MAC Landscaping’s in-ground 2,000-gallon pond is shown with shell and stone work completed.

I’ve always leaned toward passive, gravity-flow, low-pressure systems, and they were ideal for this pond. We used one in-ground 55-gallon drum radial separator fed by a 3-inch bottom drain. I chose a WLim Wave 1 ¼-Horsepower pump, which flows just less than 6,000 gallons per hour at 9 feet of head. This provides enough to pull 2,000 gph from the bottom drain-prefilter circuit and 2,000 gph from each Aqua-Niche skimmer.

Biofiltration is handled by two 55-gallon drum upflow sand and gravel filters built into the waterfall. The diameter of each of the sand and gravel filters, at 22 ½ inches, restricts the flow rate to a maximum of 1,800 to 2,000 gph each. The balance of the water flow is diverted to a return jet opposite the waterfall and aimed toward the bottom drain. The 5-inch air diffuser disc on the bottom drain is powered by a V301 air pump at only 25 watts.

55-gallon drum filters

Two upflow 55-gallon drum sand and gravel filters sit behind the waterfall.
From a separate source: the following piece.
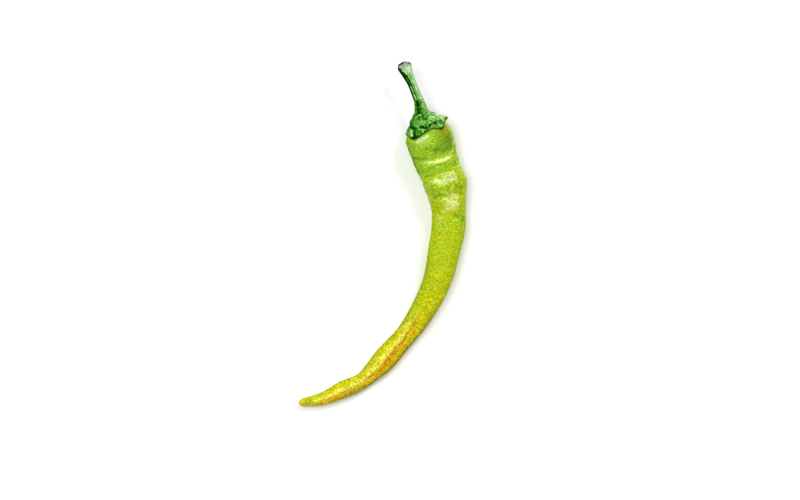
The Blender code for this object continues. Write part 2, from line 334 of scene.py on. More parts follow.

The LWS ultraviolet light assembly was installed in a downflow configuration inside one of the sand and gravel filters. When UV light housings are mounted in a downflow configuration,remember to vent them at the top to release any trapped air that accumulates over time.

The autofill was installed inside the radial separator tank, hiding it from view. This setup formed a neat package hidden behind the waterfall. The concrete surface inside the pond was sealed with Hydro Ban by Laticrete, and the waterfall was sealed with EPDM rubber liner. Mike’s crew has built many water features before, but this was their first dedicated koi pond. With just a little bit of guidance, they managed it perfectly.

Stonewall Creek’s Pond

pond under construction

The stone on the pond face and cap matches the existing fireplace and
wall.

Stonewall Creek’s pond had no plans to start with — just a space where the client wanted it built. I met with Hector and the homeowner on-site and saw that it was walled in on three sides next to a fireplace. The space had a few plants and a small tree that would have to be removed. We decided on a raised pond that matched the height of the fireplace hearth.

The front raised edge would match the existing curve of the paver patio where it bordered the small garden. Hector would have to find both faux stone block that matched the original fireplace face and a top cap that matched the fireplace hearth. This sort of thing can be a challenge several years after the initial construction, because trends in faux stone surfaces and colors change with the times.

sketch of pond

I created this 3-D sketch for Stonewall Creek.

With no space inside the pond area and no way to gravity flow any of the plumbing, the filtration would have to be remote and pressurized. Luckily, the wall on the right side of the pond was also the wall of the garage.

There was enough space between the wall and the garage doors to fit some filtration. The client decided on a low spill along the backside as a visual water feature. With these criteria in mind, I created a 3-D SketchUp drawing for everyone to approve before the work started.

The pond design started with a 3-inch bottom drain and one Aqua-Niche in-pond skimmer. For prefiltration, I built a smaller version of my Static Suction Prefilter and coupled it with my Low-Pressure Bioreactor.

The pump returns water through the spill and two 1 ½-inch returns. One 4-inch, 57-watt UV light was installed in the circuit with a bypass. A 45-LPM Medo air pump powers the bottom drain air diffuser, and a WLim 1/3-Horsepower pump operates the system. The pump needed to be larger than the required filtration because of the pressure needed for the LED-lighted spill the client had decided on. Two small LED lights located in the end opposite the spill completed the lighting package, and the autofill was an electronic Levelor system. The pond’s interior was sealed with spray-applied Polyurea installed by Paul Parszik of Artisan Aquatics.

Ballpark Quotes

In summary, these two ponds are prime examples of polar opposite designs based on the same 2,000-gallon volume.

Remember when I said to “never” provide a quote based on size alone? In some cases, you might have to give a customer a general idea of what they can ultimately expect to spend. So, attempt to calculate a range based on your previous jobs and, at best, quote a range. A good habit is to go through your previous invoices and calculate a cost-per-gallon ratio that fits your construction style and expenses.

For example, you might quote a range of $8 — 12 per gallon depending on all the factors involved. This range will obviously vary among contractors, but at least you can get an initial conversation started and qualify a price range based on the pond size the new customer is willing step into, regardless of the ultimate design.